103ROTC #20 LTC / On Artillery 2008. 7. 11. 15:10

Drill to simulate power transfer to South Korea

Military readies for summer war games

By Ashley Rowland, Stars and Stripes
Pacific edition, Wednesday, May 7, 2008


SEOUL — Military leaders will get their first look in a few months at what a South Korean-led war with North Korea might look like, during the first of four computer-generated war games scheduled before South Korea takes over wartime control of all troops in the country.

Planners for Ulchi Focus Guardian say preparing for the late summer exercise is daunting, because U.S. and South Korean military leaders will operate from different headquarters for the first time. And they don’t know exactly what the two commands — which are supposed to be separate but complementary — will look like, or how they will interact.

“It’s hard to plan to test something that you don’t even know yet,” said U.S. Air Force Maj. Michelle “Xena” Vestal, part of a four-person exercise planning team. “We’re kind of putting the cart before the horse this year.”

If a war broke out in the Korean peninsula, the U.S. general in charge of 28,000 U.S. troops in South Korea, the Combined Forces Command and the multi-national United Nations Command would lead the war. That is scheduled to change on April 17, 2012, when the U.S. transfers operational wartime control — called OPCON — to South Korea.

UFG gives leaders a chance to spot and correct potential problems in the transformation, said Lt. Col. Michael Panciera, head of the exercise planning team.

“We’re trying to test as much as we can this first year so we can know what needs to be fixed before 2012, ” he said.

U.S. military officials are planning and will be in charge of UFG.

“It’s still Gen. Bell’s exercise, and it will happen the way Gen. Bell wants it to,” Panciera said.

UFG will replace the annual Ulchi Focus Lens exercise, which rehearsed a U.S.-led war. U.S. Forces Korea’s annual spring exercise, Key Resolve/Foal Eagle, will continue to rehearse wartime scenarios with U.S. military officials in charge.

Planners say they’re trying to answer logistical questions about everything from communication to where to place liaison teams from other countries like Canada or Australia.
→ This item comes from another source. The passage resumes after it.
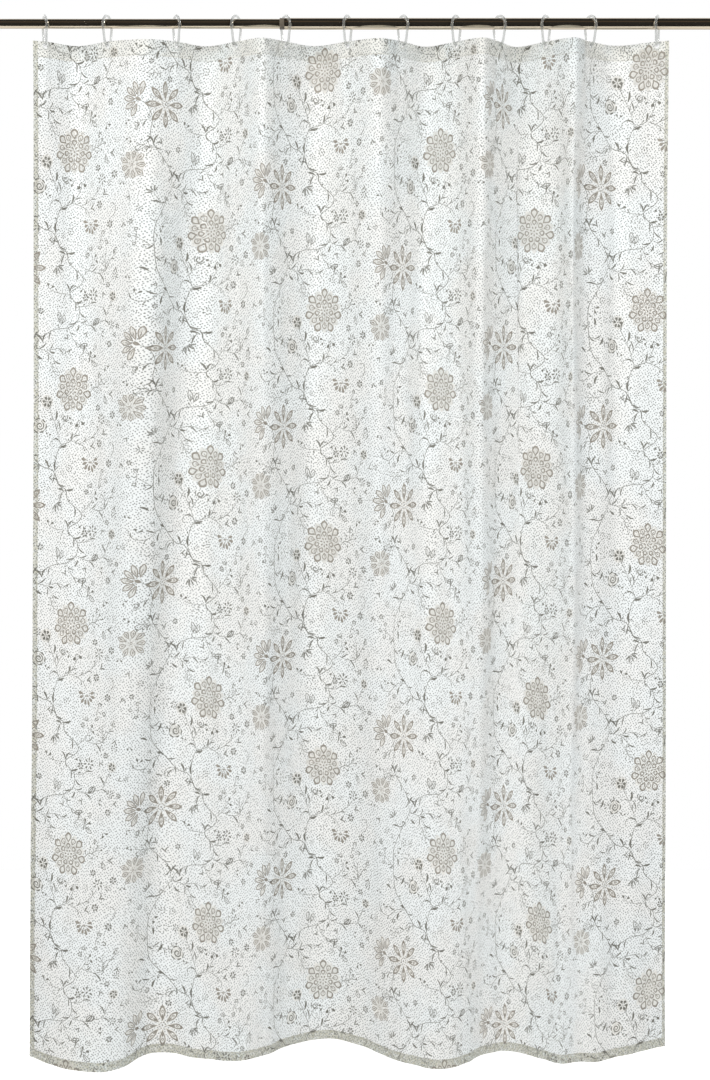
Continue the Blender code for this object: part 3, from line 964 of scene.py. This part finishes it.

Exercise planner Phil Anglade said military officials in charge of the transformation have brown-bag lunch meetings every Friday to discuss UFG and the transfer. During a recent meeting, they talked about the need for more translators or translating software after the two commands separate, since many of the bilingual South Korean military personnel won’t be working in the same offices as the Americans.

Bell said in a speech last month that he had let South Koreans make decisions in two of the last five U.S.-led exercises. In every case, the South Koreans made the right calls, he said.
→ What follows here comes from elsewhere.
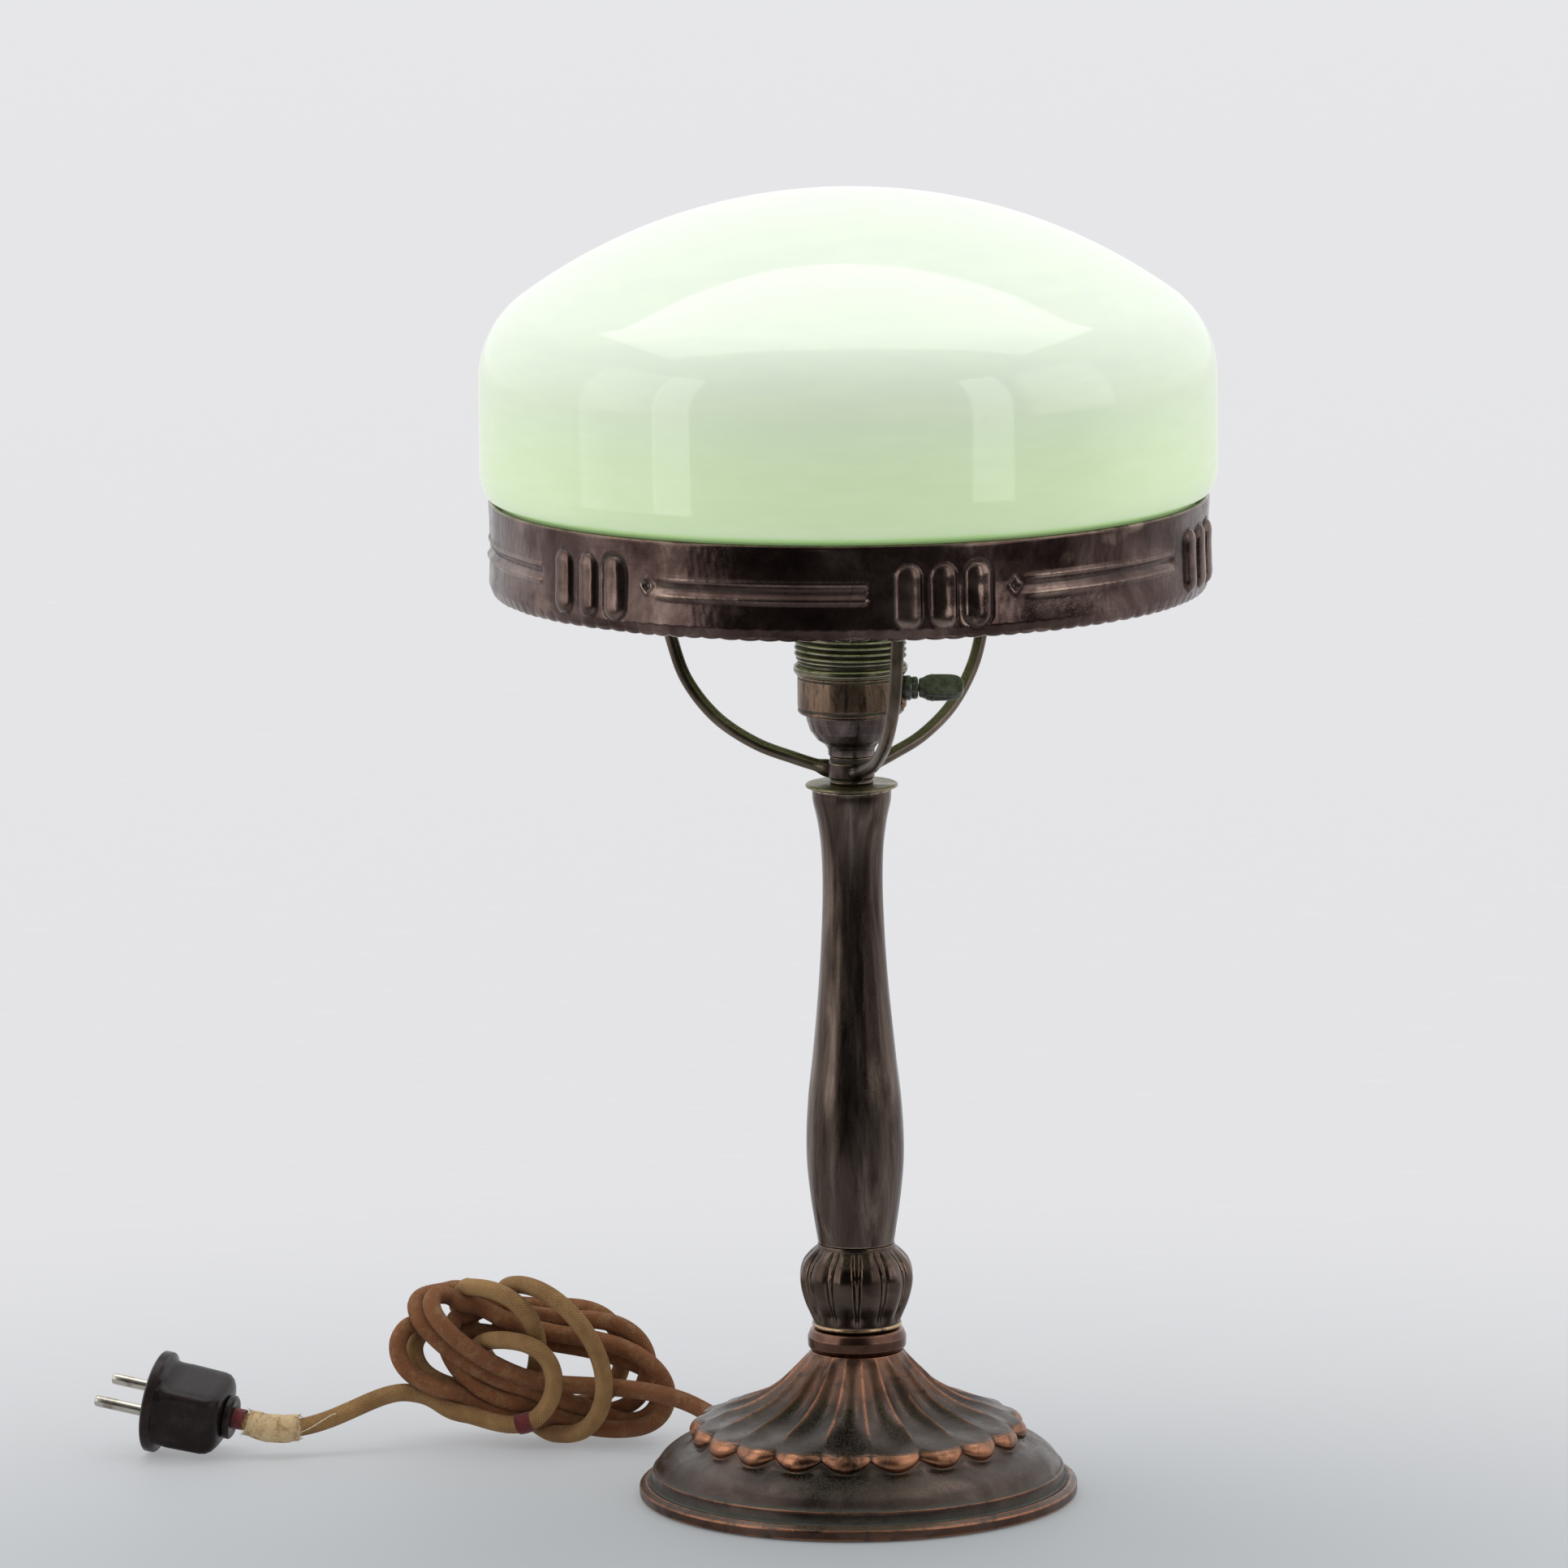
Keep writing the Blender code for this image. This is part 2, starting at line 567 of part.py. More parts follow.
def main():
    clear_scene()
    bronze = finish("dark bronze", (0.045, 0.030, 0.024), 0.38, 1.0)
    patina = finish("olive brass", (0.075, 0.070, 0.045), 0.42, 1.0)
    brass = finish("plain brass", (0.45, 0.33, 0.15), 0.35, 1.0)
    nickel = finish("nickel", (0.60, 0.58, 0.54), 0.25, 1.0)
    iron = finish("cast iron", (0.03, 0.03, 0.032), 0.75, 0.6)
    opal = finish("opal glass", (0.62, 0.78, 0.60), 0.08, 0.0, 0.15)
    glass = finish("clear glass", (0.95, 0.95, 0.95), 0.02, 0.0, 1.0)
    porcelain = finish("porcelain", (0.82, 0.80, 0.76), 0.22)
    bakelite = finish("dark bakelite", (0.018, 0.012, 0.012), 0.30)
    rubber = finish("black rubber", (0.02, 0.02, 0.02), 0.60)
    felt = finish("green felt", (0.03, 0.06, 0.04), 0.95)
    textile = finish("braided textile", (0.22, 0.09, 0.04), 0.85)
    cloth = finish("cloth tape", (0.55, 0.42, 0.22), 0.90)
    thread = finish("red thread", (0.22, 0.01, 0.01), 0.80)

    make_foot(bronze, iron, brass, felt, rubber)
    make_column(bronze, brass)
    make_arms(patina)
    make_gallery(bronze, brass)
    make_shade(opal)
    make_holder(patina, brass, porcelain)
    make_key(patina, brass)
    make_bulb(glass, brass, bakelite, nickel)
    make_cord(textile, cloth)
    make_plug(bakelite, nickel, brass, thread)


main()
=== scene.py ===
"""Looks for a bronze table lamp with an opal glass shade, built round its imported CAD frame.

Each operator makes one piece of the lamp, or one group of like pieces, in the frame's own
metres: +Z up, the lamp's axis on Z, the table at Z = 0 and the switch key along +X.
Outlines are written in millimetres and turned into metres where they are used.
"""

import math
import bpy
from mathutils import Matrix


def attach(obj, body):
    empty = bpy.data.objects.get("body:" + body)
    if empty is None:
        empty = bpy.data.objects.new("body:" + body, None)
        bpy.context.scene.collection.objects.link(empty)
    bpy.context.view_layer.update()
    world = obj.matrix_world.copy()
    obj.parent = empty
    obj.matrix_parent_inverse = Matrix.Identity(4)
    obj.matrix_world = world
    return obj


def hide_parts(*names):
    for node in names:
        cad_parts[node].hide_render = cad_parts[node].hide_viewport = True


bl_info = {
    "name": "Bronze Table Lamp",
    "version": (1, 0, 0),
    "blender": (4, 5, 0),
    "location": "View3D > Sidebar > Lamp",
    "description": "Builds a table lamp with a gallery ring, an opal glass shade and a hanked cord",
    "category": "Add Mesh",
}

import bmesh
import bpy
import numpy as np
from bpy.props import FloatProperty, FloatVectorProperty, IntProperty, PointerProperty
from mathutils import Matrix, Vector

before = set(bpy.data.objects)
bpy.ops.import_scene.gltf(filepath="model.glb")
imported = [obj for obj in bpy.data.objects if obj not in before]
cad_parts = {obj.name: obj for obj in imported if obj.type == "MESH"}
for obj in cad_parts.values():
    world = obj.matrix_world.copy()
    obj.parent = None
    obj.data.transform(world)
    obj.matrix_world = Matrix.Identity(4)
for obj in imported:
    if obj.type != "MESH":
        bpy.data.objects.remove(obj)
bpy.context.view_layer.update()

MM = 0.001
FULL_TURN = 2 * math.pi
LAMP, SHADE, SWITCH, BULB, BULB_TIP = "lamp", "shade", "switch", "bulb", "bulb_tip"
# the turn of the surface over a millimetre that starts to look worn or to hold dirt
SHARP = 0.35


# Outlines and lines

def mm(points):
    """Points given in millimetres, as an array in metres."""
    return np.array(points, float) * MM


def smooth_line(points, pieces):
    """Points on a curve that runs smoothly through every given point."""
    knots = np.array(points, float)
    knots = np.vstack([2 * knots[0] - knots[1], knots, 2 * knots[-1] - knots[-2]])
    t = np.linspace(0, 1, pieces, endpoint=False)[:, None]
    line = [0.5 * (2 * b + (c - a) * t + (2 * a - 5 * b + 4 * c - d) * t ** 2
                   + (3 * b - a - 3 * c + d) * t ** 3)
            for a, b, c, d in zip(knots, knots[1:], knots[2:], knots[3:])]
    return np.vstack([*line, knots[-2:-1]])


def rounded(corners, closed=False, arc=4):
    """An outline of (across, up, radius) corners, each eased into a small curve."""
    points = []
    count = len(corners)
    for i, (across, up, radius) in enumerate(corners):
        here = np.array((across, up), float)
        if radius == 0 or (not closed and i in (0, count - 1)):
            points.append(here)
            continue
        before = np.array(corners[i - 1][:2]) - here
        after = np.array(corners[(i + 1) % count][:2]) - here
        long_before, long_after = np.linalg.norm(before), np.linalg.norm(after)
        before, after = before / long_before, after / long_after
        half = 0.5 * math.acos(np.clip(before @ after, -1, 1))
        reach = min(radius / math.tan(half), 0.45 * long_before, 0.45 * long_after)
        for t in np.linspace(0, 1, arc + 1):
            points.append(here + before * reach * (1 - t) ** 2 + after * reach * t * t)
    return np.array(points) * MM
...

Panciera said Bell let his CFC deputy commander, a South Korean, run an air campaign when he was scripted to fly to Guam in one exercise.

“He’s been kind of mentoring his deputy commander,” he said.

The U.S. still has some capabilities that the ROK military doesn’t have, including certain aircraft and some communication systems, Panciera said. The “only hiccup” he sees in the transformation are possible budget cuts in South Korea’s military that could keep it from buying some equipment it needs, he said.

The two militaries will participate in a certification exercise in early 2012, shortly before the transfer of power in April. That exercise will essentially be a report card letting South Korea know what it needs to improve or upgrade.

But planners say South Korea will be ready.

“There will be no problems with the OPCON transfer,” Panciera said. “They could do it tonight. The commander and (South Korean) deputy commander could switch places tomorrow.”